Ride-sharing services like Uber and Lyft are popular across the country, but they’re nowhere to be found in upstate cities like Buffalo and Rochester. While there’s been a lot of buzz about such services coming to the area, it looks like Upstate New York residents may have to wait a little longer for the convenience of ride-sharing.

The main hold-up for Uber’s expansion? The debate over fingerprinting. Namely, whether or not the independently contracted drivers for these services should be subjected to the same fingerprinting policies found throughout New York City. Many drivers throughout the state are fingerprinted, and proponents of the measure say that it’s an effective and inexpensive way to protect the general public from potentially dangerous criminals.

Approximately 68 million people living in the U.S. have a criminal record, and New York State wants to protect passengers from getting into cars driven by former criminals without their knowledge. However, Uber is pushing back on the policy, citing that it could potentially hurt drivers who had merely been arrested and released without ever being charged or convicted of a crime.

But taxi drivers in cities as close as Syracuse have to undergo fingerprint checks. They also have to submit to a driving history review. President of Syracuse Regional Taxi, Mark Ilacqua, doesn’t understand why Uber is so resistant to a possible regulation that could protect the public.

However, unlike most cab companies, Uber is not responsible for the vehicles their drivers use. In addition, most taxi drivers are considered to be employees, while Uber drivers fall under the independent contractor category. While countless people use their services, Uber doesn’t have the greatest track record of taking responsibility for their drivers’ shortcomings. Much like with other popular apps such as Airbnb, users book at their own risk.

Currently, state law doesn’t permit Uber to operate outside of New York City. Although there are those who want Uber to follow the same regulations as other taxi companies do, there are numerous anti-drunk driving advocacy organizations and restaurant owners who want the expansion to happen no matter what. Drunk driving accidents cost more than $37 billion every year, and more than 10,000 people were killed in drunk driving accidents in 2012 alone. Having access to a ride-sharing service would be much better for business and could lead to a significant decrease in DUIs and accidents involving alcohol.

Now that lawmakers have returned to Albany for the 2017 session, Uber’s proposed expansion is expected to get underway shortly.
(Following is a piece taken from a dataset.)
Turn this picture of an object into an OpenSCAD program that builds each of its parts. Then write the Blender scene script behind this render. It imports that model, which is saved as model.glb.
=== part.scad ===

As of now, they’ll be pushing back against the idea of including a fingerprint requirement.

While this may allow residents in New York State to benefit more quickly, it fails to address the potential safety risk to the public. Ilacqua stresses the importance of these regulations and why Uber should follow them:

“Don’t wait for a college student to be sexually assaulted. New York City has been fingerprinting drivers for years. All we’re saying is, if you’re going to move into upstate, follow the same rules.”

But in a recent letter to Governor Cuomo from a large coalition in favor of the expansion, the other side notes, “simply put, we must join the 21st century.”

Now, lawmakers will have to weigh whether technological dependence, convenience, and access to alternate forms of transportation will outweigh a potential threat to public safety.